**Raw records**
- - - - - - -

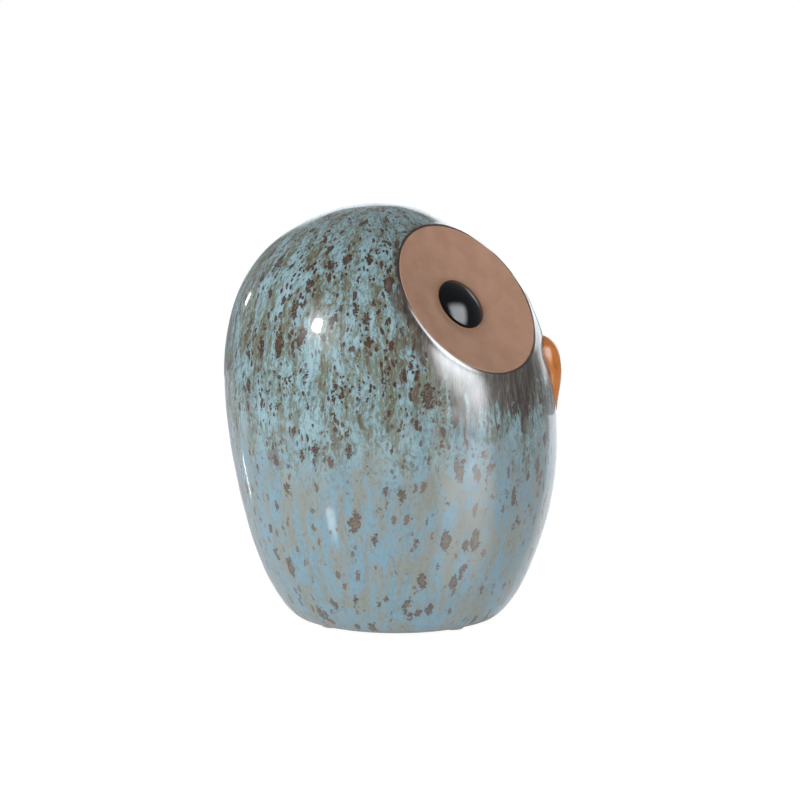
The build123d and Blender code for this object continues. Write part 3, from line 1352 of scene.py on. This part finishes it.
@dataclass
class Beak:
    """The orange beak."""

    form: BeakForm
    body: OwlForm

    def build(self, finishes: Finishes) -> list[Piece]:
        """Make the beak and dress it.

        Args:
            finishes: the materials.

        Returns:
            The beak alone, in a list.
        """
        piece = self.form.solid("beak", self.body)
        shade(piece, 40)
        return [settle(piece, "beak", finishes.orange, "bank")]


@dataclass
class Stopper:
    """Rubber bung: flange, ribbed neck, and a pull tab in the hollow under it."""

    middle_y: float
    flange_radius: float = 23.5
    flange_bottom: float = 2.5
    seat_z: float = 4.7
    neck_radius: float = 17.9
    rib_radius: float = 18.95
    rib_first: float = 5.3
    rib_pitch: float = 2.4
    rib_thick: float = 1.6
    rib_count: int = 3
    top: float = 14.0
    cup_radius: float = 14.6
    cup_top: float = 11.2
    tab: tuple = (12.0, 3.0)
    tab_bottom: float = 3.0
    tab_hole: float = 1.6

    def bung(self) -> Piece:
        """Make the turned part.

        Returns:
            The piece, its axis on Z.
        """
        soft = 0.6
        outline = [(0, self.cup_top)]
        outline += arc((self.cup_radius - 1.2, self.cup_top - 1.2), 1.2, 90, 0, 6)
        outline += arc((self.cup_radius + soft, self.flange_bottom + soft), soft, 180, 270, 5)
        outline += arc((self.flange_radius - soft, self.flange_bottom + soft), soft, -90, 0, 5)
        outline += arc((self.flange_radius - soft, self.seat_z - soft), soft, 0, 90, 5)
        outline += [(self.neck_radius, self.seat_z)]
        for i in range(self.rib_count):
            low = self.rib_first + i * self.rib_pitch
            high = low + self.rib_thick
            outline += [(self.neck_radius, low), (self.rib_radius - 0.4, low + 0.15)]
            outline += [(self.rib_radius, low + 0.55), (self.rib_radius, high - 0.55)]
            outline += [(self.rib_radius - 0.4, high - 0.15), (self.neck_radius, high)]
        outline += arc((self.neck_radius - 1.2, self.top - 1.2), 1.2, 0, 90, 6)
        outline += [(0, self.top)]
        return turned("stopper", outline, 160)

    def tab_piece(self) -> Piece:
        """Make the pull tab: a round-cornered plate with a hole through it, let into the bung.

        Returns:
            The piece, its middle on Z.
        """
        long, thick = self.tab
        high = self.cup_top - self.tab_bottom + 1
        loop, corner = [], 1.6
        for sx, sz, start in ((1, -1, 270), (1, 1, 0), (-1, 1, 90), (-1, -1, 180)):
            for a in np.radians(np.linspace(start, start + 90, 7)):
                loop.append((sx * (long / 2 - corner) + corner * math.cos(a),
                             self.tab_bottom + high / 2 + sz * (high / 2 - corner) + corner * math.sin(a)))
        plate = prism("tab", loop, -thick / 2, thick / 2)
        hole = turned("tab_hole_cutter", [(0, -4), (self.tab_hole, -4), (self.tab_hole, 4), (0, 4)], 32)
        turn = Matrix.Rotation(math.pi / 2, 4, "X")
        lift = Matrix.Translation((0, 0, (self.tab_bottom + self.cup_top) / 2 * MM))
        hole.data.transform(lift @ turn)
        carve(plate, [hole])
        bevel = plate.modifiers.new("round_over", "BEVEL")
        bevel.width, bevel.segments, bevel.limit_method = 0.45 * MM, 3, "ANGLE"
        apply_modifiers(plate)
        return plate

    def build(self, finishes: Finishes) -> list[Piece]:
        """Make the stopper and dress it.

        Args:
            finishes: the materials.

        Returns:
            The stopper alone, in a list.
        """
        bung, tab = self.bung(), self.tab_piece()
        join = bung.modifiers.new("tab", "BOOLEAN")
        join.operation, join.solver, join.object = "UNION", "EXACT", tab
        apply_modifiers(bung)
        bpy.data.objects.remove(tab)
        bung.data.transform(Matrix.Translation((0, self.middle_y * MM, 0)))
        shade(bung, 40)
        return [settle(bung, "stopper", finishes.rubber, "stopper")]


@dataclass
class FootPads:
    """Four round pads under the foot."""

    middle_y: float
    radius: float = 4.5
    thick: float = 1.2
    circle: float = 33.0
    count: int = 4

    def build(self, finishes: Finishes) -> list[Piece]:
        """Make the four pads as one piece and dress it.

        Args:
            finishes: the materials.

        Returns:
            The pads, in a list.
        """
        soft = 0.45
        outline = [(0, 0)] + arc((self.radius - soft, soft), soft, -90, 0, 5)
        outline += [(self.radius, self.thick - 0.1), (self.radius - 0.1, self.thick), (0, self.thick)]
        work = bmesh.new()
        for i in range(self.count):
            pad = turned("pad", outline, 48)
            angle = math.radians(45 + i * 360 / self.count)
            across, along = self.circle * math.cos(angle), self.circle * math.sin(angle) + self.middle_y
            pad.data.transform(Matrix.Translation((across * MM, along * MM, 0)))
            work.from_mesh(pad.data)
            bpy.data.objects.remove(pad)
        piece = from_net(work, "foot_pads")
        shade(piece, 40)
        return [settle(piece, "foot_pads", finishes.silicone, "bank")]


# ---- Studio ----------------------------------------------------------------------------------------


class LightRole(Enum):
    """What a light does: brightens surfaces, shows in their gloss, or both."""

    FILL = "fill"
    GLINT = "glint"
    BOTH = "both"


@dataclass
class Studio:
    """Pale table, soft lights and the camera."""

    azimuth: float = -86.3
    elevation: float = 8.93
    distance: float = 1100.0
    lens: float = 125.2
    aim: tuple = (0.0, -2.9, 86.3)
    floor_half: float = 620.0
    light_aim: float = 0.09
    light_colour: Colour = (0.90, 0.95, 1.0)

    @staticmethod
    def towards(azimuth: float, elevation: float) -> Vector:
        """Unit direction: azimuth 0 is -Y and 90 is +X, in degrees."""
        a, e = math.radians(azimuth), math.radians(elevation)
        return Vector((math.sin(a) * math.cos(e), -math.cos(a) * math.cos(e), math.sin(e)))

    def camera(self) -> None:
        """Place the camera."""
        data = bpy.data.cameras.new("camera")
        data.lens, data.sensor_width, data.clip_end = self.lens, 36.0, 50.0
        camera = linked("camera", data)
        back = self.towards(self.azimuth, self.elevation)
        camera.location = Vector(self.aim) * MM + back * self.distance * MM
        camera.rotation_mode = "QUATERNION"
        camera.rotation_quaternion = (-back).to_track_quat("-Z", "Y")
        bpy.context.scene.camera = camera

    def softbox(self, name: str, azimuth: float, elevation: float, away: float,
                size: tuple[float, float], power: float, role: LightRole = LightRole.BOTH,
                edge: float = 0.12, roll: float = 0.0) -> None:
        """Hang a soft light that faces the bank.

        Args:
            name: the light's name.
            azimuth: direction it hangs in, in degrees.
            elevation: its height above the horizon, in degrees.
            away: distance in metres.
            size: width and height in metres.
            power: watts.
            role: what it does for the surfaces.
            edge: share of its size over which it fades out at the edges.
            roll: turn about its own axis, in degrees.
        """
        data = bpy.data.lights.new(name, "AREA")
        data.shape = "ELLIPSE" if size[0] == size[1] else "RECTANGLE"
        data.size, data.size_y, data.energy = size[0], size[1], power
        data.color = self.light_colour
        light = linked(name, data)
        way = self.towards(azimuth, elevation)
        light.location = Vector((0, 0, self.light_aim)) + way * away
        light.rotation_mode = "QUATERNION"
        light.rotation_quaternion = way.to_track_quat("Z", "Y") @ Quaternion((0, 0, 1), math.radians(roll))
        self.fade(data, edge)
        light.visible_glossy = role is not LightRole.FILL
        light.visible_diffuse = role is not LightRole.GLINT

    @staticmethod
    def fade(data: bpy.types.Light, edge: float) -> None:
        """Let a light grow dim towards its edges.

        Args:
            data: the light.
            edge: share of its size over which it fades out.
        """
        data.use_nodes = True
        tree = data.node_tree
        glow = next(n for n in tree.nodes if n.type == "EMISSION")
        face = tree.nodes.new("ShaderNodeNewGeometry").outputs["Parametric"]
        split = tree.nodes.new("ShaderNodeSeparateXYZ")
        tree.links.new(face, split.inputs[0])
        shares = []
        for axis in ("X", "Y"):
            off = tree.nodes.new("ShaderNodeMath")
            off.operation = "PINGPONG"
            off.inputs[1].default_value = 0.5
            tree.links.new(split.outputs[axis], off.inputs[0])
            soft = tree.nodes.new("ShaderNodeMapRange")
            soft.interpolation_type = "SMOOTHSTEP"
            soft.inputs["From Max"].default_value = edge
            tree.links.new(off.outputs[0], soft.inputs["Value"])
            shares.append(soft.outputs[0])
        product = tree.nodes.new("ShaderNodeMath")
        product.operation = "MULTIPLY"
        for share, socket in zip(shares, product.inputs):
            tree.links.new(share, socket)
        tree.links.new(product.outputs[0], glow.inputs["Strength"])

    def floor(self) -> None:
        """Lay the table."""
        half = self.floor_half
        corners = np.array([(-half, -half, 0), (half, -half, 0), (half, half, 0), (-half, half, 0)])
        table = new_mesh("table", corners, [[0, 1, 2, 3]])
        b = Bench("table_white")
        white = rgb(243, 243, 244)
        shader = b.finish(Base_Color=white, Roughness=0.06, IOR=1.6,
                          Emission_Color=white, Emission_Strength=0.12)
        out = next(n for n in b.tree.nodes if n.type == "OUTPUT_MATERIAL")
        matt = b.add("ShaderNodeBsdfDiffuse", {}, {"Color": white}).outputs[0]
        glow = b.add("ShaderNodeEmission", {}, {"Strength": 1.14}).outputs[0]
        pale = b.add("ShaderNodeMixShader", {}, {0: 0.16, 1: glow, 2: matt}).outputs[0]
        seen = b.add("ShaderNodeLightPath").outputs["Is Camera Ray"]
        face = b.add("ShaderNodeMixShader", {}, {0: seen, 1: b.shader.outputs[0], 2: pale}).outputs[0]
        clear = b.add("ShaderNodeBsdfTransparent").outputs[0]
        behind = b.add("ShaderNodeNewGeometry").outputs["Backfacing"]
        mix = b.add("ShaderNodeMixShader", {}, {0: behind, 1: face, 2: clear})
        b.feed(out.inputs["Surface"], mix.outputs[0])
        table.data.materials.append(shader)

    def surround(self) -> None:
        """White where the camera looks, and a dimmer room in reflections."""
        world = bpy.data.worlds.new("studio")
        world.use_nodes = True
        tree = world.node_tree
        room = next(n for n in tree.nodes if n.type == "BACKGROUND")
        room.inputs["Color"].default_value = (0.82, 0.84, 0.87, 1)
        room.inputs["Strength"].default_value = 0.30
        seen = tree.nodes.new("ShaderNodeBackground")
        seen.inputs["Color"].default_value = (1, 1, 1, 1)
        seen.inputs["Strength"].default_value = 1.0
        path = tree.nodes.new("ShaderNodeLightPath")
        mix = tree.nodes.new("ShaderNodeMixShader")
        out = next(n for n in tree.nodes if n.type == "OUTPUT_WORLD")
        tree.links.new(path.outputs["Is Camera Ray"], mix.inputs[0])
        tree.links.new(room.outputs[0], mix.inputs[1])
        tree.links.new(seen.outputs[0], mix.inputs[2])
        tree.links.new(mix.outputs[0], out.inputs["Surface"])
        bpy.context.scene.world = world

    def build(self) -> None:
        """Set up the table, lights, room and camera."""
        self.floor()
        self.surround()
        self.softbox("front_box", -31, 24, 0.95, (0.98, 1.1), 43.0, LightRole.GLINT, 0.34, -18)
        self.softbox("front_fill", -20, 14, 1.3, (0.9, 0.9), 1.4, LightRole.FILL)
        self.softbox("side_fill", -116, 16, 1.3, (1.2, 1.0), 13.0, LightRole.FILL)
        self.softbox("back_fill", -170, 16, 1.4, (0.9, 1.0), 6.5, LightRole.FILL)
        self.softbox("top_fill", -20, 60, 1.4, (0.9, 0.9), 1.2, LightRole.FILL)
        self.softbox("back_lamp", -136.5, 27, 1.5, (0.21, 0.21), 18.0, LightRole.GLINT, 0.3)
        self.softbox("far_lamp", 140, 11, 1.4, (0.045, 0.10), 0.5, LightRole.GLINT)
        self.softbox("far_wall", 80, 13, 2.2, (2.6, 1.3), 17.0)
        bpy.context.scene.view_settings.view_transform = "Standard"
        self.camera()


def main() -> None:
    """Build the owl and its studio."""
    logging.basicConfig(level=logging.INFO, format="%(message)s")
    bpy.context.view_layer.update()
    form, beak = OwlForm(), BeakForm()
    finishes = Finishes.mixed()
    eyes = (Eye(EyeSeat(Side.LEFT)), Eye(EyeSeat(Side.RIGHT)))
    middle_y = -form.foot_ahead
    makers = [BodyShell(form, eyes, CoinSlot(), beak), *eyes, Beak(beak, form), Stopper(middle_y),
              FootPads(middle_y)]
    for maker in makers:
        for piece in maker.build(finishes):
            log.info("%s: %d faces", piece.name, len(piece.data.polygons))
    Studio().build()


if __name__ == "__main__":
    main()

- - - - - - -

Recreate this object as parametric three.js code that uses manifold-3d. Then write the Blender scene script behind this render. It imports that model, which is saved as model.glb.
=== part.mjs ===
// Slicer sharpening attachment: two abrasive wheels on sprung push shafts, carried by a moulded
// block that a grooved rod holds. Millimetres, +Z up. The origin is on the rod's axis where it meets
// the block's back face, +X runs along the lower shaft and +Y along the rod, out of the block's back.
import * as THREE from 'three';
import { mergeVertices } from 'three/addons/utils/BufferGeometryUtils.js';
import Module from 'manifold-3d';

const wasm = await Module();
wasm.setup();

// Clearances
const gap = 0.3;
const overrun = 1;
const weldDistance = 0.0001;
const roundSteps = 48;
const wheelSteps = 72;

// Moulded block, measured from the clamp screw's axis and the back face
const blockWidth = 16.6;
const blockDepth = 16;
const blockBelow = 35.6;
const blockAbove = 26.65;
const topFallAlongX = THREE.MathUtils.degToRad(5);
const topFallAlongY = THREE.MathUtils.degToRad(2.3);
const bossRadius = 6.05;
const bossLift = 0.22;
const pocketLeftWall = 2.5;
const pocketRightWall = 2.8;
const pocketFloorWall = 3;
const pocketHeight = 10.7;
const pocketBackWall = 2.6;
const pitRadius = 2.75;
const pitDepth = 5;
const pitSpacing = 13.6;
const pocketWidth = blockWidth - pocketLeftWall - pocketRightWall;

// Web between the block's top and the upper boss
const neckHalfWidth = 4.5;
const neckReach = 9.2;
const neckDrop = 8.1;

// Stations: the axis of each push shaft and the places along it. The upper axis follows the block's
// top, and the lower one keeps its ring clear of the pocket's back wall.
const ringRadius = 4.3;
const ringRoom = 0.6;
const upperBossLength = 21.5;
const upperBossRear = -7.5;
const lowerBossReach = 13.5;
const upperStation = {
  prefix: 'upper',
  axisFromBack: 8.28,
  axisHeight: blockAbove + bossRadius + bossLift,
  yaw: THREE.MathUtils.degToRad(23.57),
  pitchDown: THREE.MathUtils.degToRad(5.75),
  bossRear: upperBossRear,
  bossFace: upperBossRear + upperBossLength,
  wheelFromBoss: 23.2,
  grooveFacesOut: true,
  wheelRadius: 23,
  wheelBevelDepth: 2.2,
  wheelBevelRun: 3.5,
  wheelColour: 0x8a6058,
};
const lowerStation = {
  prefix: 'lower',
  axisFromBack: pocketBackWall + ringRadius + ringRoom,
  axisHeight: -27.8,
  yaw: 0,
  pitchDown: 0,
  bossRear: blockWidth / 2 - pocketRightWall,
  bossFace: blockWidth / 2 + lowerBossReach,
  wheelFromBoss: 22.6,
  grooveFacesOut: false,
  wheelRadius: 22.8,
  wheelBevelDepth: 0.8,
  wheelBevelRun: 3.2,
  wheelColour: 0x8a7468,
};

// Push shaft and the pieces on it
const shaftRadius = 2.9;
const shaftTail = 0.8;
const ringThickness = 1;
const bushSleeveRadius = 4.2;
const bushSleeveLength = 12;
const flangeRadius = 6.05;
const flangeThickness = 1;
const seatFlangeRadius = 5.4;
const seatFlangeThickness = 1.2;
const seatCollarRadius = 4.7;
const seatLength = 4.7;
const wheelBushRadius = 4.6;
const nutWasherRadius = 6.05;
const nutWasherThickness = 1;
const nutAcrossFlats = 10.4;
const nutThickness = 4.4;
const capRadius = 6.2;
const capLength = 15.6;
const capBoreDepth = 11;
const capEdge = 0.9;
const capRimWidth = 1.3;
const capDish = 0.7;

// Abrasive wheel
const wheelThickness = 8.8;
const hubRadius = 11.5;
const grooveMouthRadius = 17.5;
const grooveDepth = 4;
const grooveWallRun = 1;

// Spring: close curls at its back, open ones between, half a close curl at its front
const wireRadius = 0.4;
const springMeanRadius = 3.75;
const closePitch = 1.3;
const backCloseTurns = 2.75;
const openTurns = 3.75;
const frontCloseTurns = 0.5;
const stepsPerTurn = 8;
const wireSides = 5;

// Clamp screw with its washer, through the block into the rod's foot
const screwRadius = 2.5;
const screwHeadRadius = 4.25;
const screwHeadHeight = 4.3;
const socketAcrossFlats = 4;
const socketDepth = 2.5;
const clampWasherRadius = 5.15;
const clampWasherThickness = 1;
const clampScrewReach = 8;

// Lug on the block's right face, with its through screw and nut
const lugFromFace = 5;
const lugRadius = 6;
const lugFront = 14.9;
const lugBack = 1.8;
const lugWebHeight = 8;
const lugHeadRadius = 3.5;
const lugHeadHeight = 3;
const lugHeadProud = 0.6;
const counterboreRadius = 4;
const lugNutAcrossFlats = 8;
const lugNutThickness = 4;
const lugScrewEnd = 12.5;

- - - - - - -

**STATED EXERCISE**
Transcribe the records above exactly, beginning at the line that contains "The build123d and" and ending with the line that contains "the turned part.", both included, and nothing else.

**EXERCISE RESULT**
The build123d and Blender code for this object continues. Write part 3, from line 1352 of scene.py on. This part finishes it.
@dataclass
class Beak:
    """The orange beak."""

    form: BeakForm
    body: OwlForm

    def build(self, finishes: Finishes) -> list[Piece]:
        """Make the beak and dress it.

        Args:
            finishes: the materials.

        Returns:
            The beak alone, in a list.
        """
        piece = self.form.solid("beak", self.body)
        shade(piece, 40)
        return [settle(piece, "beak", finishes.orange, "bank")]


@dataclass
class Stopper:
    """Rubber bung: flange, ribbed neck, and a pull tab in the hollow under it."""

    middle_y: float
    flange_radius: float = 23.5
    flange_bottom: float = 2.5
    seat_z: float = 4.7
    neck_radius: float = 17.9
    rib_radius: float = 18.95
    rib_first: float = 5.3
    rib_pitch: float = 2.4
    rib_thick: float = 1.6
    rib_count: int = 3
    top: float = 14.0
    cup_radius: float = 14.6
    cup_top: float = 11.2
    tab: tuple = (12.0, 3.0)
    tab_bottom: float = 3.0
    tab_hole: float = 1.6

    def bung(self) -> Piece:
        """Make the turned part.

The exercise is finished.